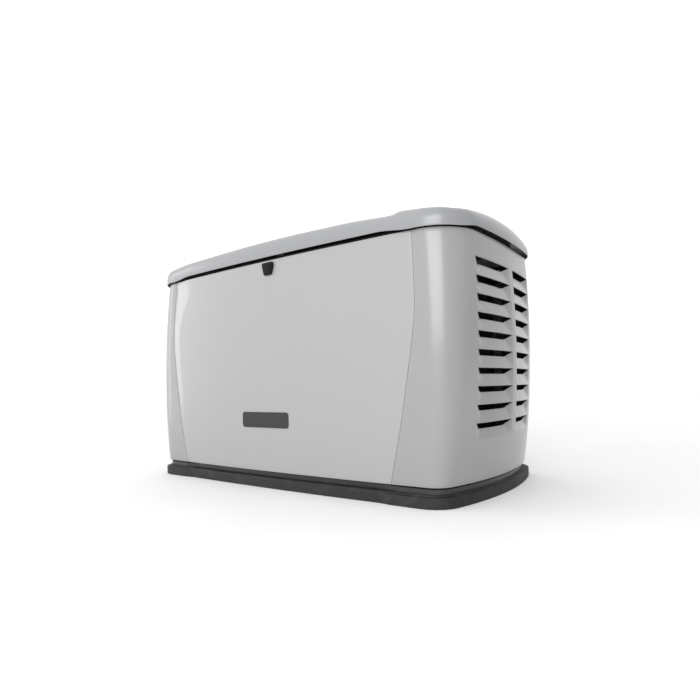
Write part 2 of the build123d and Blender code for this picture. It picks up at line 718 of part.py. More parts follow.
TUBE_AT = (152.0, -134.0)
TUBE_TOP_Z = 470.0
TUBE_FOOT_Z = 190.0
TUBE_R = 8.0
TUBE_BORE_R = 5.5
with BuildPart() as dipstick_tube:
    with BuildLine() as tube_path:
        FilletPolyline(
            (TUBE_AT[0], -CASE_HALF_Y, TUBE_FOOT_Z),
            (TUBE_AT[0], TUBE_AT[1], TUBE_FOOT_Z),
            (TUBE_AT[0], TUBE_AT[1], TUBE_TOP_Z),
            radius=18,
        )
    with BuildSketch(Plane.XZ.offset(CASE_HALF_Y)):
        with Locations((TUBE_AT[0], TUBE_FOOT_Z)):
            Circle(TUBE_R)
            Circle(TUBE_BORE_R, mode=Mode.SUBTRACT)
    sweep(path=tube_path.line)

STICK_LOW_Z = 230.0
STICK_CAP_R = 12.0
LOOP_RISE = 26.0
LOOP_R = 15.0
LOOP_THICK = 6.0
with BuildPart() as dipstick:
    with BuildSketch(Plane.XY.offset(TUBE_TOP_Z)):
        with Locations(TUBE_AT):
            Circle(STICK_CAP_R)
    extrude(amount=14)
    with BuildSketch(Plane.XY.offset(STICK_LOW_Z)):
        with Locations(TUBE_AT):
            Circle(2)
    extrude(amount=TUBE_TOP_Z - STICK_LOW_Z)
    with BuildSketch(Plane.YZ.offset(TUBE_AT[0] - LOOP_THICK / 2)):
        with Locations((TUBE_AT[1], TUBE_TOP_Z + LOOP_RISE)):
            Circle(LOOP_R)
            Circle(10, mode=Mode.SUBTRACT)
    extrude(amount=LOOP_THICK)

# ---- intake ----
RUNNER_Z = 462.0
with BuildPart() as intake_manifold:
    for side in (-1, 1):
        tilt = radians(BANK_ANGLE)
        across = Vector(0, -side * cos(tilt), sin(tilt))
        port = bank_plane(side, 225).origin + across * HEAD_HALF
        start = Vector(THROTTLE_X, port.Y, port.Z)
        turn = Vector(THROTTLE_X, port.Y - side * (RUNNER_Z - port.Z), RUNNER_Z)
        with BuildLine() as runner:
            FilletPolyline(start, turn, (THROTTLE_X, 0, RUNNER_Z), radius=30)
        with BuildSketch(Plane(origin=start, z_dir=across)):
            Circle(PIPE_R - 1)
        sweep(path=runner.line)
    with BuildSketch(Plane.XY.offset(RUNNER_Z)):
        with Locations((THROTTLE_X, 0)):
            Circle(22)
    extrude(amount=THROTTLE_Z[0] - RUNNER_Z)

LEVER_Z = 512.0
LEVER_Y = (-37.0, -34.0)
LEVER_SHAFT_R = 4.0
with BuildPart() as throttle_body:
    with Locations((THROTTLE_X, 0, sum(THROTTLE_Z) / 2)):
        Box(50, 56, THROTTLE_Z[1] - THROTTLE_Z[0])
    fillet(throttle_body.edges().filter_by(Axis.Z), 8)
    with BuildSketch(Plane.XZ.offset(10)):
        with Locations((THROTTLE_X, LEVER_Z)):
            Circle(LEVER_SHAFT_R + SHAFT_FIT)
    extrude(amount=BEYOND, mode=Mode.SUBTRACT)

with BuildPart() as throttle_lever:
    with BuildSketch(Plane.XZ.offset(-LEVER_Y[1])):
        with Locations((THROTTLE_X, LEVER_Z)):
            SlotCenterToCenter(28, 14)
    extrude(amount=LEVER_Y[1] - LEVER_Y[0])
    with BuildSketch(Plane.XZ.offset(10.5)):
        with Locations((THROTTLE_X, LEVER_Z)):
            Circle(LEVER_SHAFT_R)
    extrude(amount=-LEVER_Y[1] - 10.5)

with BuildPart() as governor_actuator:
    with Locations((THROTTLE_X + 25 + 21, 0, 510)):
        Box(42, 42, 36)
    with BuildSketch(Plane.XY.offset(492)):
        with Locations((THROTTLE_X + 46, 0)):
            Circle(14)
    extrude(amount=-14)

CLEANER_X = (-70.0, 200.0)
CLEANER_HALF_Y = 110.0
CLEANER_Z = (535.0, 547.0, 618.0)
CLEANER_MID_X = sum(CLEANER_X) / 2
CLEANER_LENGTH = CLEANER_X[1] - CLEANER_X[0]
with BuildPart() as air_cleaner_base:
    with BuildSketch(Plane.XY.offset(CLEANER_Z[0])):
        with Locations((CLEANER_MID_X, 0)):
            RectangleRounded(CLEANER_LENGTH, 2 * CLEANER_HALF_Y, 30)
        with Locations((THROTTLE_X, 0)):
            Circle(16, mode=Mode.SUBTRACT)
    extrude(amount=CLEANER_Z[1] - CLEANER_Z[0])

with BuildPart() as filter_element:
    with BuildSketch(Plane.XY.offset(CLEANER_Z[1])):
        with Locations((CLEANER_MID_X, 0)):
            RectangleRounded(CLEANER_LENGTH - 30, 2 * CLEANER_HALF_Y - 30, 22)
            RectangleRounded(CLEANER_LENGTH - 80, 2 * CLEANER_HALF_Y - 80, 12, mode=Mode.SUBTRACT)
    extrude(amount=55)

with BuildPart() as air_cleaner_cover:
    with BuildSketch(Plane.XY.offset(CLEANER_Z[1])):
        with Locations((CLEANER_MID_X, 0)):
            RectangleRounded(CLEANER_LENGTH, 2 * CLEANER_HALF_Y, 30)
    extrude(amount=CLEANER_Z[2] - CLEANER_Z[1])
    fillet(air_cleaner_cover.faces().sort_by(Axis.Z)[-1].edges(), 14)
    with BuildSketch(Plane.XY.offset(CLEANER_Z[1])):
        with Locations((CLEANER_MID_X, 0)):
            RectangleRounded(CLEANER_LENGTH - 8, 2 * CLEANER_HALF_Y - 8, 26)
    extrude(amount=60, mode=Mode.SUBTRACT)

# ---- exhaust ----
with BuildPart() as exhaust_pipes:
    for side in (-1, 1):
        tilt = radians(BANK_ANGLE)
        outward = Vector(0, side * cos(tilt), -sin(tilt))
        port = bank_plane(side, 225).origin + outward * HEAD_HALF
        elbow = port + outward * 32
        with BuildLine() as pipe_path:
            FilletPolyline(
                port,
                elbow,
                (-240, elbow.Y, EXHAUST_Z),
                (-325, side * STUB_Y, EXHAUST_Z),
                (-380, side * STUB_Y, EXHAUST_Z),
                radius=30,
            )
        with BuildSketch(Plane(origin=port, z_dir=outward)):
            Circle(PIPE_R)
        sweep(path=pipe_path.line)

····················

Please set down the whole listing above without altering a single line.

**Reply:**
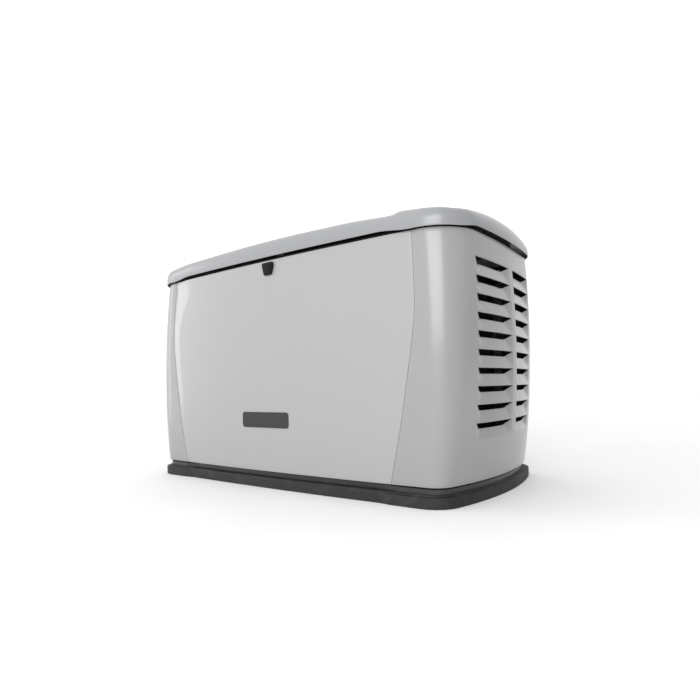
Write part 2 of the build123d and Blender code for this picture. It picks up at line 718 of part.py. More parts follow.
TUBE_AT = (152.0, -134.0)
TUBE_TOP_Z = 470.0
TUBE_FOOT_Z = 190.0
TUBE_R = 8.0
TUBE_BORE_R = 5.5
with BuildPart() as dipstick_tube:
    with BuildLine() as tube_path:
        FilletPolyline(
            (TUBE_AT[0], -CASE_HALF_Y, TUBE_FOOT_Z),
            (TUBE_AT[0], TUBE_AT[1], TUBE_FOOT_Z),
            (TUBE_AT[0], TUBE_AT[1], TUBE_TOP_Z),
            radius=18,
        )
    with BuildSketch(Plane.XZ.offset(CASE_HALF_Y)):
        with Locations((TUBE_AT[0], TUBE_FOOT_Z)):
            Circle(TUBE_R)
            Circle(TUBE_BORE_R, mode=Mode.SUBTRACT)
    sweep(path=tube_path.line)

STICK_LOW_Z = 230.0
STICK_CAP_R = 12.0
LOOP_RISE = 26.0
LOOP_R = 15.0
LOOP_THICK = 6.0
with BuildPart() as dipstick:
    with BuildSketch(Plane.XY.offset(TUBE_TOP_Z)):
        with Locations(TUBE_AT):
            Circle(STICK_CAP_R)
    extrude(amount=14)
    with BuildSketch(Plane.XY.offset(STICK_LOW_Z)):
        with Locations(TUBE_AT):
            Circle(2)
    extrude(amount=TUBE_TOP_Z - STICK_LOW_Z)
    with BuildSketch(Plane.YZ.offset(TUBE_AT[0] - LOOP_THICK / 2)):
        with Locations((TUBE_AT[1], TUBE_TOP_Z + LOOP_RISE)):
            Circle(LOOP_R)
            Circle(10, mode=Mode.SUBTRACT)
    extrude(amount=LOOP_THICK)

# ---- intake ----
RUNNER_Z = 462.0
with BuildPart() as intake_manifold:
    for side in (-1, 1):
        tilt = radians(BANK_ANGLE)
        across = Vector(0, -side * cos(tilt), sin(tilt))
        port = bank_plane(side, 225).origin + across * HEAD_HALF
        start = Vector(THROTTLE_X, port.Y, port.Z)
        turn = Vector(THROTTLE_X, port.Y - side * (RUNNER_Z - port.Z), RUNNER_Z)
        with BuildLine() as runner:
            FilletPolyline(start, turn, (THROTTLE_X, 0, RUNNER_Z), radius=30)
        with BuildSketch(Plane(origin=start, z_dir=across)):
            Circle(PIPE_R - 1)
        sweep(path=runner.line)
    with BuildSketch(Plane.XY.offset(RUNNER_Z)):
        with Locations((THROTTLE_X, 0)):
            Circle(22)
    extrude(amount=THROTTLE_Z[0] - RUNNER_Z)

LEVER_Z = 512.0
LEVER_Y = (-37.0, -34.0)
LEVER_SHAFT_R = 4.0
with BuildPart() as throttle_body:
    with Locations((THROTTLE_X, 0, sum(THROTTLE_Z) / 2)):
        Box(50, 56, THROTTLE_Z[1] - THROTTLE_Z[0])
    fillet(throttle_body.edges().filter_by(Axis.Z), 8)
    with BuildSketch(Plane.XZ.offset(10)):
        with Locations((THROTTLE_X, LEVER_Z)):
            Circle(LEVER_SHAFT_R + SHAFT_FIT)
    extrude(amount=BEYOND, mode=Mode.SUBTRACT)

with BuildPart() as throttle_lever:
    with BuildSketch(Plane.XZ.offset(-LEVER_Y[1])):
        with Locations((THROTTLE_X, LEVER_Z)):
            SlotCenterToCenter(28, 14)
    extrude(amount=LEVER_Y[1] - LEVER_Y[0])
    with BuildSketch(Plane.XZ.offset(10.5)):
        with Locations((THROTTLE_X, LEVER_Z)):
            Circle(LEVER_SHAFT_R)
    extrude(amount=-LEVER_Y[1] - 10.5)

with BuildPart() as governor_actuator:
    with Locations((THROTTLE_X + 25 + 21, 0, 510)):
        Box(42, 42, 36)
    with BuildSketch(Plane.XY.offset(492)):
        with Locations((THROTTLE_X + 46, 0)):
            Circle(14)
    extrude(amount=-14)

CLEANER_X = (-70.0, 200.0)
CLEANER_HALF_Y = 110.0
CLEANER_Z = (535.0, 547.0, 618.0)
CLEANER_MID_X = sum(CLEANER_X) / 2
CLEANER_LENGTH = CLEANER_X[1] - CLEANER_X[0]
with BuildPart() as air_cleaner_base:
    with BuildSketch(Plane.XY.offset(CLEANER_Z[0])):
        with Locations((CLEANER_MID_X, 0)):
            RectangleRounded(CLEANER_LENGTH, 2 * CLEANER_HALF_Y, 30)
        with Locations((THROTTLE_X, 0)):
            Circle(16, mode=Mode.SUBTRACT)
    extrude(amount=CLEANER_Z[1] - CLEANER_Z[0])

with BuildPart() as filter_element:
    with BuildSketch(Plane.XY.offset(CLEANER_Z[1])):
        with Locations((CLEANER_MID_X, 0)):
            RectangleRounded(CLEANER_LENGTH - 30, 2 * CLEANER_HALF_Y - 30, 22)
            RectangleRounded(CLEANER_LENGTH - 80, 2 * CLEANER_HALF_Y - 80, 12, mode=Mode.SUBTRACT)
    extrude(amount=55)

with BuildPart() as air_cleaner_cover:
    with BuildSketch(Plane.XY.offset(CLEANER_Z[1])):
        with Locations((CLEANER_MID_X, 0)):
            RectangleRounded(CLEANER_LENGTH, 2 * CLEANER_HALF_Y, 30)
    extrude(amount=CLEANER_Z[2] - CLEANER_Z[1])
    fillet(air_cleaner_cover.faces().sort_by(Axis.Z)[-1].edges(), 14)
    with BuildSketch(Plane.XY.offset(CLEANER_Z[1])):
        with Locations((CLEANER_MID_X, 0)):
            RectangleRounded(CLEANER_LENGTH - 8, 2 * CLEANER_HALF_Y - 8, 26)
    extrude(amount=60, mode=Mode.SUBTRACT)

# ---- exhaust ----
with BuildPart() as exhaust_pipes:
    for side in (-1, 1):
        tilt = radians(BANK_ANGLE)
        outward = Vector(0, side * cos(tilt), -sin(tilt))
        port = bank_plane(side, 225).origin + outward * HEAD_HALF
        elbow = port + outward * 32
        with BuildLine() as pipe_path:
            FilletPolyline(
                port,
                elbow,
                (-240, elbow.Y, EXHAUST_Z),
                (-325, side * STUB_Y, EXHAUST_Z),
                (-380, side * STUB_Y, EXHAUST_Z),
                radius=30,
            )
        with BuildSketch(Plane(origin=port, z_dir=outward)):
            Circle(PIPE_R)
        sweep(path=pipe_path.line)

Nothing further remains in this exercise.